Left-leaning American energy experts, who are usually allies of the president, backed the administration’s goals of bolstering European energy independence and reducing fossil fuel consumption in the longer run but cautioned that expanding LNG export-import capacity could take longer than the current conflict will last and will exacerbate climate change.

“We need to support Europe in not being beholden to President Putin at this point, but locking in fossil fuel infrastructure that is not going to come online during this present crisis is not the response that we were hoping to see,” Anne Christianson, the director of international climate policy at the Center for American Progress, told Yahoo News earlier this week.

Russian President Vladimir Putin speaks at a concert in Moscow on March 18 marking the anniversary of the 2014 annexation of Crimea.
Russian President Vladimir Putin speaks at a concert in Moscow on March 18 marking the anniversary of the 2014 annexation of Crimea. (Getty Images)

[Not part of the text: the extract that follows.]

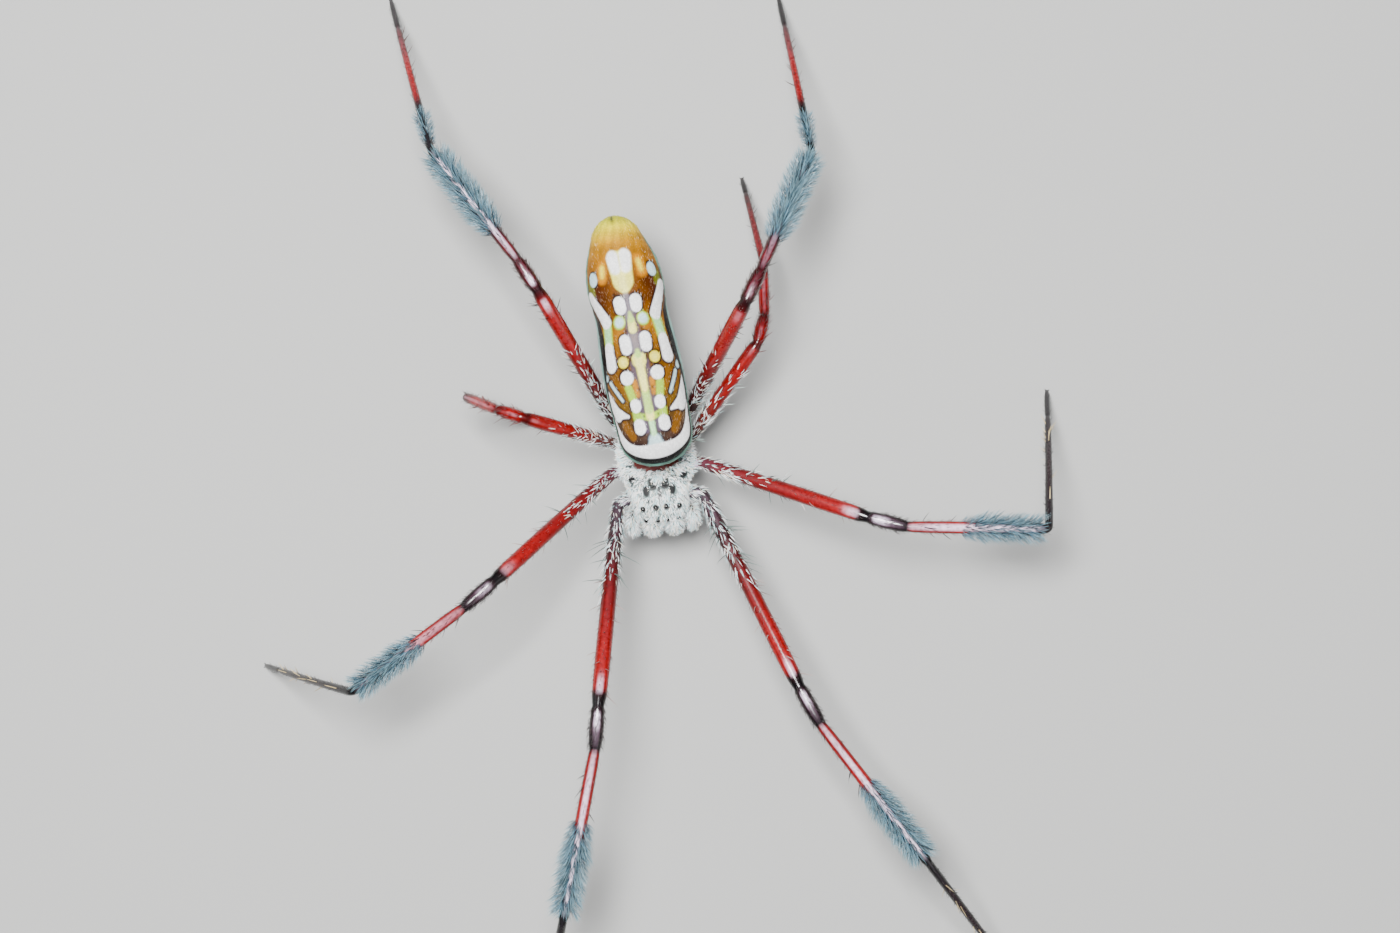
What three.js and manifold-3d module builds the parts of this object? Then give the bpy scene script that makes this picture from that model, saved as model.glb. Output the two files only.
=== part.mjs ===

Christianson argued that in the short term increased natural gas exports to Europe are needed but that the U.S. should avoid building new fossil fuel infrastructure that will take years to complete. She pointed to a recent report from the International Energy Agency that laid out a 10-point plan to reduce European dependence on Russian gas, including measures such as retrofitting buildings to improve energy efficiency, speeding up deployment of renewable energy and increasing nuclear energy production.

“The U.S. should support measures like that in the way that we best can, like manufacturing heat pumps so that we can do a rapid deployment of them in Europe,” Christianson said.